Anita, 30. Anita is forming as our resident pushy bitch, and we’ll never not need one of those. She’s like Danielle from last year, but her pushiness is out of hilarious desperation, rather than haughty self-interest. Anita’s kind of a mess (oh, that hair). Keep on thirsting, baby.
Least Favourite: Chantal, 26.
Queen Basic Bitch herself. Chantal looked like a plague-riddled hairball at the opening night cocktail party (you wore your hair like that for a first impression?), but her true, foul colours didn’t show until late in the game in the second episode. Laurina was upset that Tiarnar, her closest friend in the house, had been eliminated, which was, of course, an opportunity for Chantal to preach about how Laurina should be more concerned with pleasing The Mighty Blake. And apparently doing something for yourself, instead of to impress a strange man, is tantamount to genocide in Chantal’s books. I take solace in the fact that she got properly date snubbed from both the single and group dates. She should probably get used to that.
2nd Least Favourite: Holly, 23.
My disdain for Holly is on a much more practical level than my searing hatred of Chantal. Holly’s just unimpressive in all aspects. She’s got lifeless, shit hair. Her face is on the wrong side of average. But worst of all is that she has the early lead. She got the first video package during the premiere, she was the first one to meet Blake, and she got the white rose. Maybe she and Blake are a match made in busted face heaven?

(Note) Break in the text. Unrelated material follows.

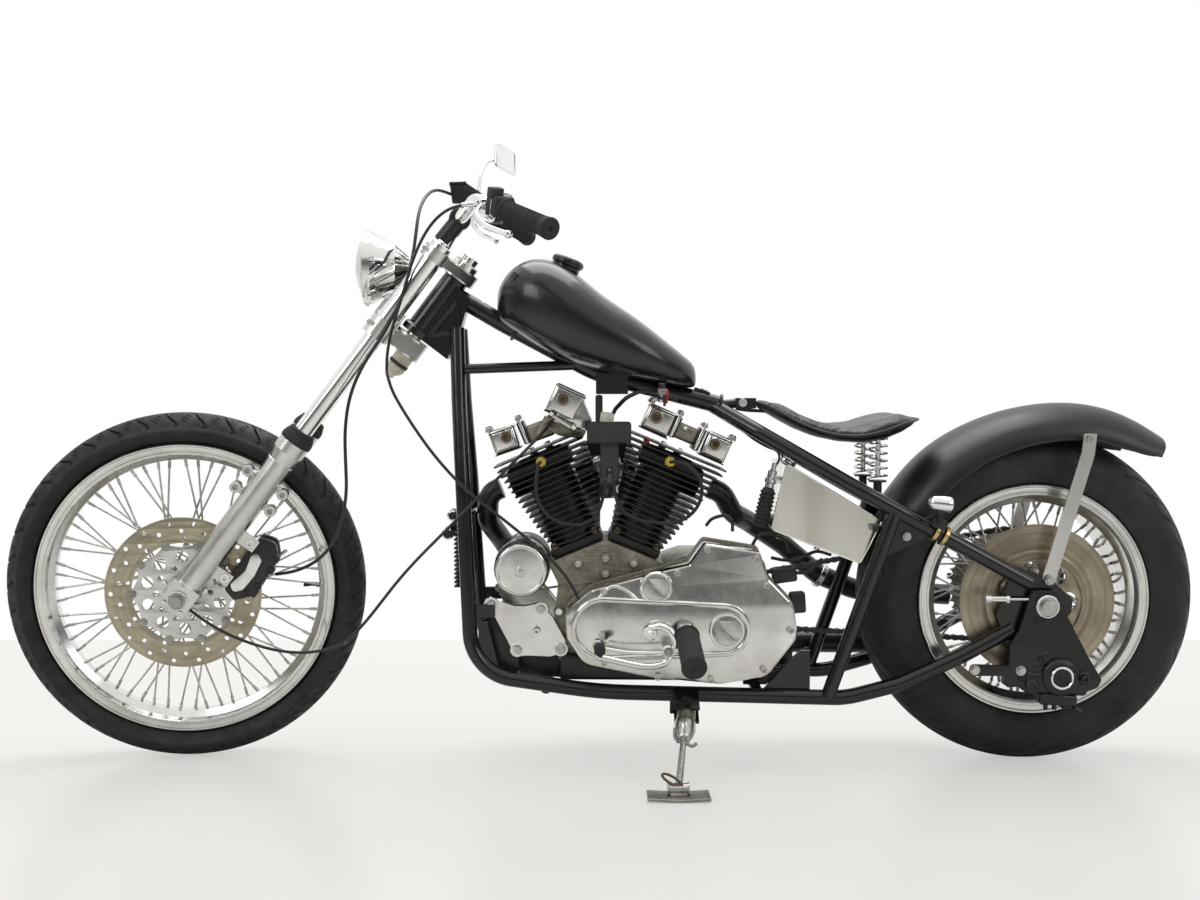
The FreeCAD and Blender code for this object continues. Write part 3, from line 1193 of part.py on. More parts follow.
BIKE = bike_placement()
grounded = BIKE.multVec(Vector(d.stand_foot_x, d.stand_foot_y, 0))
foot_centre = Vector(grounded.x, grounded.y, d.stand_foot_thickness / 2)
ankle = BIKE.inverse().multVec(foot_centre + Z * (d.stand_foot_thickness / 2 + 6))
leg_way = (ankle - pivot).normalize()
barrel = rod("stand_barrel_radius", pivot - stand_axis * d.stand_barrel_half, pivot + stand_axis * d.stand_barrel_half)
stand_leg = join(barrel, rod("stand_leg_radius", pivot, ankle), rod(11, pivot + leg_way * 8, pivot + leg_way * 34))
pin_room = rod("stand_pin_radius + running_gap", pivot - stand_axis * 30, pivot + stand_axis * 30)
leg_world = cut(stand_leg, pin_room)
leg_world.Placement = BIKE

# The foot: a flat shoe on the ground, drawn where it stands
shoe = soften(box((d.stand_foot_length, d.stand_foot_width, d.stand_foot_thickness), foot_centre), 1.5)
ankle_bar = rod(9, foot_centre + Vector(-20, 0, 8), foot_centre + Vector(20, 0, 8))
node("side_stand", join(leg_world, shoe, ankle_bar), "world")

FRAMES = {"bike": BIKE, "front": BIKE * STEER, "fork": BIKE * STEER, "legs": BIKE * STEER * LEGS,
          "world": App.Placement()}


def place_all(shift):
    """Puts every node where its frame is, moved by a shift."""
    move = App.Placement(shift, App.Rotation())
    for name, (thing, frame) in NODES.items():
        base = BASE[name]
        thing.Placement = move * FRAMES[frame] * base


BASE = {name: thing.Placement for name, (thing, frame) in NODES.items()}
doc.recompute()
place_all(Vector())
doc.recompute()
CORDS = [name for name in NODES if name.startswith(("spark_lead", "clutch_cable", "speed_cable"))
         or name.endswith("hose")]
whole = App.BoundBox()
for name, (thing, frame) in NODES.items():
    if name not in CORDS:
        whole.add(thing.Shape.optimalBoundingBox(False, False))
ORIGIN_SHIFT = Vector(-whole.Center.x, -whole.Center.y, -whole.ZMin)
place_all(ORIGIN_SHIFT)
doc.recompute()

for thing in doc.Objects:
    if "Invalid" in thing.State or "Error" in thing.State:
        raise RuntimeError(f"{thing.Label} failed: {thing.State}")
os.makedirs("parts", exist_ok=True)
for name, (thing, frame) in NODES.items():
    shape = thing.Shape
    if shape.isNull() or not shape.isValid():
        raise RuntimeError(f"{name} is not a valid shape")
    shape.exportStep(f"parts/{name}.step")
print(len(NODES), "nodes", [round(v) for v in (whole.XLength, whole.YLength, whole.ZLength)])
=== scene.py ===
"""A low chopper motorcycle on its side stand: finishes, details, cables, studio and camera.

Shapes are drawn in millimetres where the maker would draw them: the bike upright with its wheels in line,
the fork along its legs. A Space moves them to the row frame, in metres, once they are done.
"""
import logging
import math
from collections.abc import Callable, Sequence
from dataclasses import dataclass, field
from enum import Enum

import bmesh
import bpy
from mathutils import Matrix, Vector


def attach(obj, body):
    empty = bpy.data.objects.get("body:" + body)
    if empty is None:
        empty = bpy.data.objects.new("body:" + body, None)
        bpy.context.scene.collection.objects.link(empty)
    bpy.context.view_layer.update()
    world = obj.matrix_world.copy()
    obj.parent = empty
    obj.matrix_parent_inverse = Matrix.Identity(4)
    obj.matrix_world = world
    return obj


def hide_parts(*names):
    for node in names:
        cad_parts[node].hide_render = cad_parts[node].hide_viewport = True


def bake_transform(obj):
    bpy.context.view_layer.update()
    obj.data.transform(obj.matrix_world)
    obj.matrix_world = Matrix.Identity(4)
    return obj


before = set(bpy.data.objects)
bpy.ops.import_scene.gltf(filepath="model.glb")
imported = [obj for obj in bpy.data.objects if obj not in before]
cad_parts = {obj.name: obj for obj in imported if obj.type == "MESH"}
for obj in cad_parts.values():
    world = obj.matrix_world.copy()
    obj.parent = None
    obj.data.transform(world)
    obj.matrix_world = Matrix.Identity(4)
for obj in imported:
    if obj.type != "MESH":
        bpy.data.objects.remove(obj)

LOG = logging.getLogger("chopper")
Point = Sequence[float]

# Stance of the bike, in degrees and millimetres
LEAN = math.radians(4.0)
PITCH = math.radians(-0.0642)
RAKE = math.radians(37.2)
STEERED = math.radians(7.62)
STEM_OFFSET = 59.0
FRONT_RADIUS = 340.0
REAR_RADIUS = 322.0
WHEELBASE = 1626.0
ROW_SHIFT = Vector((-804.652, 64.171, -1.552))
FRONT_HUB = Vector((0.0, 0.0, FRONT_RADIUS))
REAR_HUB = Vector((WHEELBASE, 0.0, REAR_RADIUS))
X, Y, Z = Vector((1, 0, 0)), Vector((0, 1, 0)), Vector((0, 0, 1))
MILLIMETRE = 0.001
SAME_POINT = 0.002
# Painted shade: the near-black colour painted into the tyre tread's deep cuts.
CUT_SHADE_BLACK = (0.006, 0.006, 0.006)


def spin(degrees: float, axis: str = "Y") -> Matrix:
    """A turn about an axis."""
    return Matrix.Rotation(math.radians(degrees), 4, axis)


def turns(count: int, phase: float = 0.0) -> list[float]:
    """Angles in even steps round a circle, phase in steps."""
    return [2 * math.pi * (step + phase) / count for step in range(count)]


class Space(Enum):
    """Where a shape is drawn: the upright bike, the straight front end, its legs, or the row as it stands."""

    BIKE = "bike"
    FRONT = "front"
    LEG = "leg"
    ROW = "row"

    @property
    def matrix(self) -> Matrix:
        """The way from this space, in millimetres, to the row frame, in metres."""
        if self is Space.ROW:
            return Matrix.Scale(MILLIMETRE, 4)
        lean = Matrix.Rotation(PITCH, 4, "Y") @ Matrix.Rotation(LEAN, 4, "X")
        bike = Matrix.Scale(MILLIMETRE, 4) @ Matrix.Translation(ROW_SHIFT) @ lean
        if self is Space.BIKE:
            return bike
        legs = Matrix.Translation(FRONT_HUB) @ Matrix.Rotation(RAKE, 4, "Y")
        pivot = legs @ Vector((STEM_OFFSET, 0, 0))
        stem = Vector((math.sin(RAKE), 0, math.cos(RAKE)))
        steer = Matrix.Translation(pivot) @ Matrix.Rotation(STEERED, 4, stem) @ Matrix.Translation(-pivot)
        return bike @ steer @ (legs if self is Space.LEG else Matrix.Identity(4))

    def at(self, x: float, y: float, z: float) -> Vector:
        """A point of this space in the row frame, in metres."""
        return self.matrix @ Vector((x, y, z))


class Body(Enum):
    """The bodies that a piece can ride on."""

    CHASSIS = "chassis"
    FORK = "fork"
    FRONT_WHEEL = "front_wheel"
    REAR_WHEEL = "rear_wheel"
    STAND = "side_stand"


# Where a piece is drawn, with what it rides on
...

Sam, 25. The survivor of the 2 Samanthas is Chantal’s rival for thirstiest, most basic bitch. She seethes about Laurina’s attitude all throughout the photoshoot. And in the promos for next episode, she actually has an expletive-riddled go at Laurina. Not on my fucking watch, cunt.
Katrina, 26. I can’t tell her apart from Zoe.
Zoe, 25. I can’t tell her apart from Katrina.
Louise, 26. Creepy doll face.
What I hate most about The Bachelor Australia 2014 so far, though, is the fact that Channel 10 is giving us this rubbish again, instead of what we all wanted: The Bachelorette, starring either Rochelle or Ali. Get on it, 10.